Mohammad Syedyzzaman, chairman of BOC Bangladesh and a former secretary of finance in Bangladesh, noted that the rash of natural disasters in 2006-2007 also impacted food production. To add to the crisis, "other countries stopped exporting grains, and food prices almost doubled during this time."

Syedyzzaman called for a range of responses. In the short term, governments and multi-lateral institutions should strengthen social safety nets to protect the most vulnerable. In the medium term, incentives to encourage additional private sector involvement will catalyze the development of new technologies to improve agricultural output, and address water shortages. "In the long term, there should be a reexamination of biofuels policy," he said.

Biofuels cut oil demand

While biofuels may be contributing to spiraling food prices, seminar panelists agreed that they also play a role in reducing global demand for oil, a factor contributing to recent crude oil price declines.

Oil prices are down from their midyear highs of close to $150 a barrel. Still, the volatility remains, and will continue, experts said. At a plenary and breakout sessions examining the oil market and the long-term outlook, speakers ruled out market speculation as the leading cause of the price spikes. They also challenged the notion that global oil supplies are drying up.

Demand for oil has increased because of robust growth in non-OECD countries, explained Mark Henstridge, director of group economics for British Petroleum. Rapid industrialization may have come at the expense of energy-efficient technology. "These economies are very energy hungry, and account for 90 percent of growth in primary energy consumption," Henstridge said.
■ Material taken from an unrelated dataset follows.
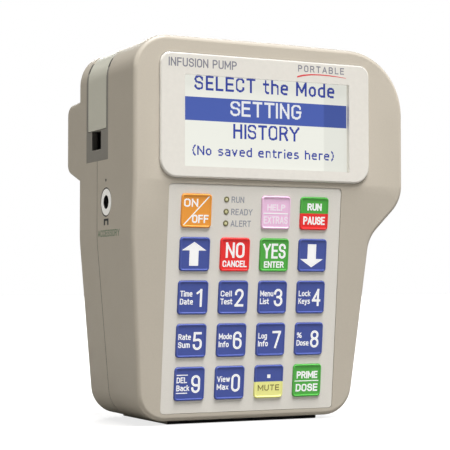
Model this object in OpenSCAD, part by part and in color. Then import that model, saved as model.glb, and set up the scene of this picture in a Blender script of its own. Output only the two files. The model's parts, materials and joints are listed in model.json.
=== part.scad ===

He cited other contributing factors:
• Difficulty in accessing additional sources of crude
• External problems such as violence in the Niger Delta that have reduced production
• Disincentives to drilling—such as heavy taxes on export revenues—in some resource-rich nations, and
• Lack of investment in refining capacity.
Combined, these factors led to tightness in supply, resulting in price increases.

Oil supply glut

Recent oil price drops are due to a glut in OPEC supply, and to overall declines in global demand as prices skyrocketed and as OECD nations increased use of alternative fuels, Henstridge added.

Andrei Kirilenko, an economist at the Commodities Futures Trading Commission, refuted the suggestion that speculation contributed to the volatility. "Do commodity index speculators affect prices? There is no systematic evidence to suggest that they are influencing. Markets are reacting to supply and demand," he said.

Panelists suggested that long-term investment in drilling and refining infrastructure would loosen supply, while improvements in the energy efficiency of industry in non-OECD countries, overall global economic downturns, and increased reliance on alternative fuels could continue cool demand.

Nevertheless, they said, prices will never return to the low levels seen in the last century. "The days of $10-a-barrel oil are gone forever," predicted Lawrence Summers, professor and former president of Harvard University, and former chief economist of the World Bank.

Central bank independence

Other panelists suggested that monetary policy can help countries respond to commodity price shocks. "Central bank independence, a flexible exchange rate, explicit inflation targets, and reliable core inflation measures can help avoid the mistakes of the 1970s," said John Murray, deputy governor of the Bank of Canada. He also stressed the importance of structural reforms to encourage transparency, letting markets work, strong rainy day funds, and treating state-controlled resource companies as commercial enterprises.

European Parliament member Anders Wijkman said the number of hungry people will increase, not because of underregulated credit swaps or distressed assets, but because of climate change.

"Climate change is more rapid and more serious than we thought. Even more serious than the financial crisis is the ecosystem crisis," he said. One single aspect—a slight rise in sea level—threatens more than 67 million people in Bangladesh alone. Changing weather patterns, increases in the number and intensity of natural disasters, and severity of recent droughts have all contributed to a reduction in agricultural output, which tightens the supply of staples and increases prices.

Heat-related crop problems

Martin Parry, director of the Jackson Environmental Institute at the University of East Anglia, said up to 20 percent of shortfalls in agricultural production are the result of climate change. Studies have shown that the most stable producers of the world's food, including western Australia, northern and southern Africa, and southern Europe, will experience sustained drought and heat-related crop problems.

"The world's breadbasket will become the most arid," Parry said. The result would be reduced yields, production shortfalls, and hunger—and 1.2 billion more people vulnerable to lack of water.

Exposure to climate change could be reduced through development," Parry said. Prioritizing rural electrification, cultivation of drought-resistant crops, and investment in projects that reduce emissions and support energy efficiency will reduce vulnerabilities, he said.